Pink, aynı yıl çıkardığı “M!ssundaztood” albümüyle kayıt şirketinin “altın kuralı”nı çiğnedi. Jim Farber’ın bu şekilde nitelendirdiği madde, “tarzınızı, stilinizi veya imajınızı değiştirerek hayranlarınızın aklını karıştırmayın” ifadesini içeriyordu. Ancak Pink, kumar oynar gibi yaptığı bu değişiklikten alnının akıyla çıkmayı başardı.
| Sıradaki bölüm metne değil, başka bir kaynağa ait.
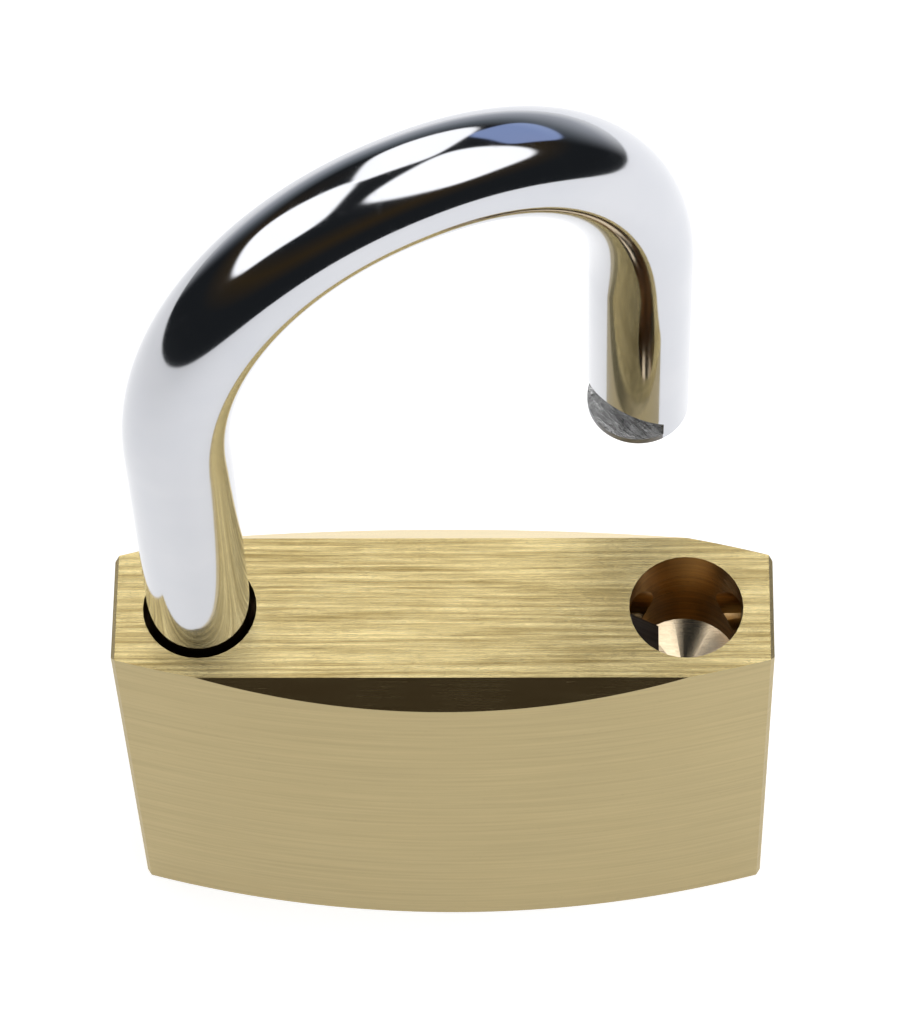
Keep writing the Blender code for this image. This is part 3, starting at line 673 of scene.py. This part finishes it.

Yaşadığı ve yaşattığı değişikliklerin temelinde, 4 Non Blondes’un lideri Linda Perry ile birlikte yaptığı işbirliği çalışması bulunuyordu. Pink; albümün çoğunluğunda yardımcı yazar ve yardımcı yapımcı olarak görev alan Perry için, “Onu çok sevdim. Sanırım 13 yaşındayken aynen öyleydim!” diyor. Birlikte oldukları çalışma sürecini ise “ilham verici, özgür ve hayret verici derecede güzel” olarak nitelendiriyor.
“Bu albüm, benim kim olduğumu ve nasıl işler yaptığımı bildiklerini düşünen insanlarda şok etkisi yaratacak.” diyor Pink “M!sundaztood” için. Albümde genç şarkıcı, etkileyici sözleri ve yapımdaki başarısıyla dikkat çekiyor. “Don’t Let Me Get Me” (Beni Benden Almama İzin Verme), kendinden nefret etme konusunu ele alan, ilginç sözlere sahip bir şarkı. En önemli çıkış parçalarından biri olan “Family Portrait”te ise anne ve babasının ayrılıklarından söz ediyor. “My Vietnam”‘da, yaşadığı kişisel sorunlarla savaşı karşılaştırdığı akıl dolu diziler yer alıyor.
Pink, daha sonraki çalışmasını, Charlie’nin Melekleri: Tam Gaz (Charlie’s Angels: Full Throttle) adlı sinema filmiyle gerçekleştirdi. Filmde kısa bir rolü de bulunan genç şarkıcı, “Feel Good Time” isimli parçasıyla izleyenleri müthiş bir hareketliliğe hazırlıyor.